Распад неотвратимо нарастал. Теперь Людвиг часто путешествовал в Париж и Вену. Для этого ему не надо было покидать дворец. Он спускался в манеж, усаживался на коня, и раз в полчаса конюх, переодетый кондуктором дилижанса, объявлял ему очередной город. Король молча сидел на коне и видел что-то, доступное ему одному. Путешествия очень освежали его.
Потом он стал горным духом. Лунными ночами безмолвно бродил по пустым залам своих дворцов или, крадучись, ходил по тропинкам парка. Одно время под влиянием опер Вагнера он почувствовал себя героем! одной из них. Перевоплощение было полное. Он часами плавал в лодочке по озеру в сопровождении лебедя. Это быстро наскучило ему. Он приказал устроить себе озеро на крыше одного из дворцов. Повеление было исполнено, но вода была бесцветна. А в опере король видел цветную воду. Воду на крыше подкрасили медным купоросом. Но она не бурлила! Устроили специальную машину для создания волнений. Перестарались. Лодка короля перевернулась, и холодная ванна исцелила его от этого бреда.

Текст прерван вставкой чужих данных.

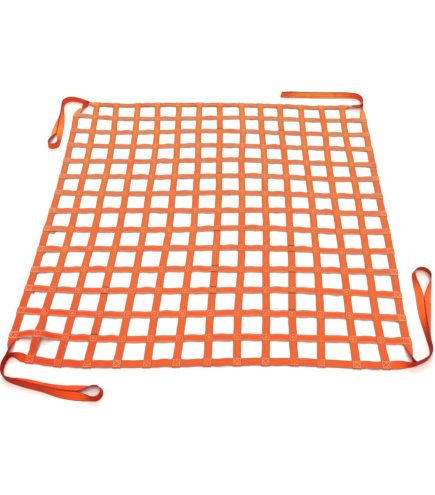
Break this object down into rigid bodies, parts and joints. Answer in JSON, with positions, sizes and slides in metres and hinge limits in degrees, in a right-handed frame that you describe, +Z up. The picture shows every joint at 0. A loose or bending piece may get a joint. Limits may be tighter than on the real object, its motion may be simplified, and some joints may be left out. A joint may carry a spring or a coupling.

Копию Версаля он построил, когда вдруг осознал, что на самом деле он французский король. Во дворце накрывался стол на двенадцать сотрапезников. Людвиг сидел за ним один, но вел нескончаемые учтивые беседы. Подслушивание установило, что за его столом сидели французские архитекторы и музыканты.
Окружающие заметно надоели ему. К счастью, дворцовая прислуга уже давно догадалась далеко упрятать оружие. Изо дня в день король приказывал заковать в цепи и сослать кого-нибудь из придворных. Других — казнить, а тело бросить в озеро. Секретаря — посадить на хлеб и воду. Монарху докладывали, что все сделано, и он успокаивался. Правительство свое он тоже по одному осудил на смерть — первым, естественно, министра финансов. Все они чуть пережидали, и король забывал о приказе после доклада об исполнении.
Все это походило на детскую игру, которую вел вполне взрослый избалованный ребенок при почтительном попустительстве приближенных. Но королю надоела молчаливая опека, и он решил продать свою страну (не больше не меньше!), чтобы купить необитаемый остров и наконец отдохнуть в одиночестве.
Только тогда (через двадцать лет правления!) был назначен консилиум из четырех лучших психиатров страны.
Врачи установили: резко развитая форма душевного расстройства (сейчас это, очевидно, назвали бы шизофренией), неизлечимая ввиду давности и запущенности.
Чтобы забрать больного короля, в замок прибыла правительственная комиссия. Стража не была предупреждена, и комиссию арестовали. Людвиг, узнав об этом, приказал: выколоть глаза, содрать шкуру — и продолжал гулять, напевая что-то из Вагнера. К счастью, подоспела бумага из Мюнхена, и высокую комиссию выпустили на свободу. Неудивительно, что все они (министр иностранных дел, врачи, советники и неустрашимый полковник охраны) несколько километров бежали без остановки, бросив личные вещи.
А король выпустил воззвание к армии с призывом его защитить. Гарнизон не двинулся с места — офицеров предупредили. Только жандармы и пожарные не сумели поверить, что охраняли больного: с оружием в руках они встали на охрану дворца.
Через несколько дней все утряслось. Король был спокоен, уехал в отведенный ему дворец и подолгу гулял с приставленным врачом, один лишь раз попросив (уже в сумерках), чтобы ушли наблюдавшие за ним издали санитары. Просьба была высказана в столь спокойных тонах и разумных фразах, что опытный психиатр поддался иллюзии. Это была его последняя ошибка. Людвиг бросился к озеру, после недолгой борьбы утопил верноподданно кинувшегося за ним старика врача и, отправившись на место поглубже, утопился сам.
И все— таки его любили. О странностях знали только приближенные, а до того, как отстраниться от дел, он проявлял, по уверениям министров, ясность ума и понимание.